3. Jesus of the Synoptic Gospels supports feminism, a prophet who breaks social taboos, proclaims a reversal of the social order where domination and oppression are ruled out in favour of equality and mutuality. Jesus says call no man Father, suggesting we must avoid oppressive social relations. Jesus tells us to obey God, not man, which is an enduring reminder to avoid oppressive social structures. He spoke of the Messiah not as a king but as
a servant, Mark 10:45 “The Son of Man came to be served, but to serve, and give his life as a ransom for many”. Leaders must be servants. Jesus shows special concern for women (Samaritan woman at the well (John 4), the Syro-Phoenician woman with a sick daughter (Mark 5), woman with flow of blood (also Mark 5).

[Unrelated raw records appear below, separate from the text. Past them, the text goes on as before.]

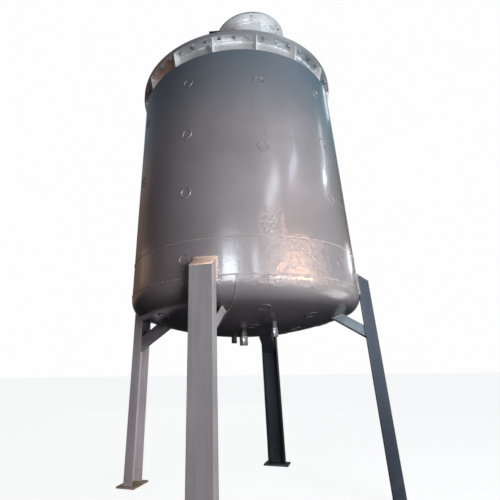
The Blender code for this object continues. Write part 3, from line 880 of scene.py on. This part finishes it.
def makeKettle(steel, weldSteel):
    smoothRing("kettle_wall", "kettle_shell", steps["large"], steel, "stainless")
    inset = upper["outer"] - shell["outer"]
    head = addPiece("kettle_dished_bottom",
                    spun(dishOutline(bottomForm, lower["low"], inset), steps["large"]),
                    steel, "stainless", ["kettle_bottom_head"])
    outlet = stubs["outlet_stub"]
    drill(head, [(outlet["centre"], outlet["outer"] + clearance, *pipeHoles["kettle"], steps["pipe"])])
    bm = bmesh.new()
    ringWeld(bm, kettleWelds["rim"], shell["outer"], flangeLow)
    ringWeld(bm, kettleWelds["jacketRim"], shell["outer"], upper["high"])
    addWelds("kettle_rim_welds", bm, weldSteel, "stainless")
    bm = bmesh.new()
    ringWeld(bm, kettleWelds["jacketTop"], upper["inner"], upper["high"])
    addWelds("jacket_top_weld", bm, weldSteel, "stainless")


# Bolted joint

joint = {
    "bolts": 48, "firstBolt": 8.05, "boltCircle": 0.902, "thread": 0.010, "acrossFlats": 0.030,
    "nut": 0.017, "head": 0.011, "washer": 0.0155, "washerThick": 0.0025, "tail": 0.012,
    "gussets": 16, "firstGusset": 4.5, "gussetThick": 0.008, "gussetFoot": 0.899, "gussetTop": 0.928,
    "washerSides": 18, "tailSides": 12, "tailShare": (0.7, 1.2), "overlap": 0.001,
    "beadOut": 0.0012, "beadEnd": 0.004,
}

jointWelds = {
    "gusset": {"size": 0.0028, "uneven": 0.4},
    "lidRim": {"size": 0.0045, "uneven": 0.4, "points": 1000, "out": 0.001, "up": 0.001},
}


def hexagon(bm, centre, flats, low, high, turn):
    verts = disc(bm, centre, flats / math.sqrt(3), low, high, 6, turn)
    rims = {edge for vert in verts for edge in vert.link_edges
            if abs(edge.verts[0].co.z - edge.verts[1].co.z) < slack}
    roundOff(bm, list(rims), rounding["nut"], 1)


def addBolt(bm, centre, low, high):       # nut and tail below, head above
    thick, washer, flats = joint["washerThick"], joint["washer"], joint["acrossFlats"]
    turn = random.uniform(0.0, math.tau)
    disc(bm, centre, washer, low - thick, low, joint["washerSides"])
    foot = low - thick - joint["nut"]
    hexagon(bm, centre, flats, foot, low - thick, turn)
    tail = foot - joint["tail"] * random.uniform(*joint["tailShare"])
    disc(bm, centre, joint["thread"], tail, foot + joint["overlap"], joint["tailSides"])
    disc(bm, centre, washer, high, high + thick, joint["washerSides"])
    hexagon(bm, centre, flats, high + thick, high + thick + joint["head"], random.uniform(0.0, math.tau))


def makeJoint(steel, gussetSteel, weldSteel, boltSteel, gasket):
    gasketSize = roundNode("flange_gasket")
    lidRing = roundNode("lid_flange")
    outline = ringOutline(shell["inner"], lidRing["outer"], flangeLow, gasketSize["low"] - clearance)
    addPiece("kettle_flange", spun(outline, steps["large"]), steel, "stainless", ["body_flange"])
    smoothRing("joint_gasket", "flange_gasket", steps["large"], gasket, "gasket",
               width=rounding["gasket"])
    smoothRing("lid_flange_ring", "lid_flange", steps["large"], steel, "stainless")
    addGussets(gussetSteel, weldSteel)

    bolts = bmesh.new()
    for number in range(joint["bolts"]):
        azimuth = math.radians(joint["firstBolt"] + 360 * number / joint["bolts"])
        addBolt(bolts, polar(azimuth, joint["boltCircle"]).xy, flangeLow, lidRing["high"])
    addPiece("flange_bolts", bolts, boltSteel, "stainless", crease=creases["bolt"])
    bm = bmesh.new()
    ringWeld(bm, jointWelds["lidRim"], shell["outer"], lidRing["high"])
    addWelds("lid_rim_weld", bm, weldSteel, "stainless")


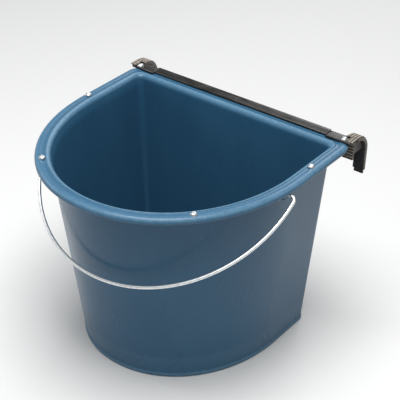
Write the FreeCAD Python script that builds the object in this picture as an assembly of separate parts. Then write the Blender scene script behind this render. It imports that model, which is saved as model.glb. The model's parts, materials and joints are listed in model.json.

4. Jesus, the homeless Jewish prophet, as liberator subverts structures of oppression and embodies a new order based on mutuality (equality, with sharing as in Acts 2:44 where the disciples had ‘everything in common”). He seems to demolish parts of the Levitical code – in which women are unclean when menstruating, you cannot work ont he Sabbath and certain foods are unclean (see Mark 7, “Jesus declared all foods clean). He didn’t allow the Pharisees to stone the woman caught in the very act of adultery (John 8 link with Leviticus 20:10 “If a man commits adultery with the wife of his neighbour, both the adulterer and the adulteress shall surely be put to death”).

5. Christ is in a dynamic relationship with redeemed humanity (vine and branches image in John 15). He cannot be “encapsulated one-for-all in the historical Jesus” (Sexism & God-talk p. 138). Immanence of God as Being not transcendence of God as above and “Lord”.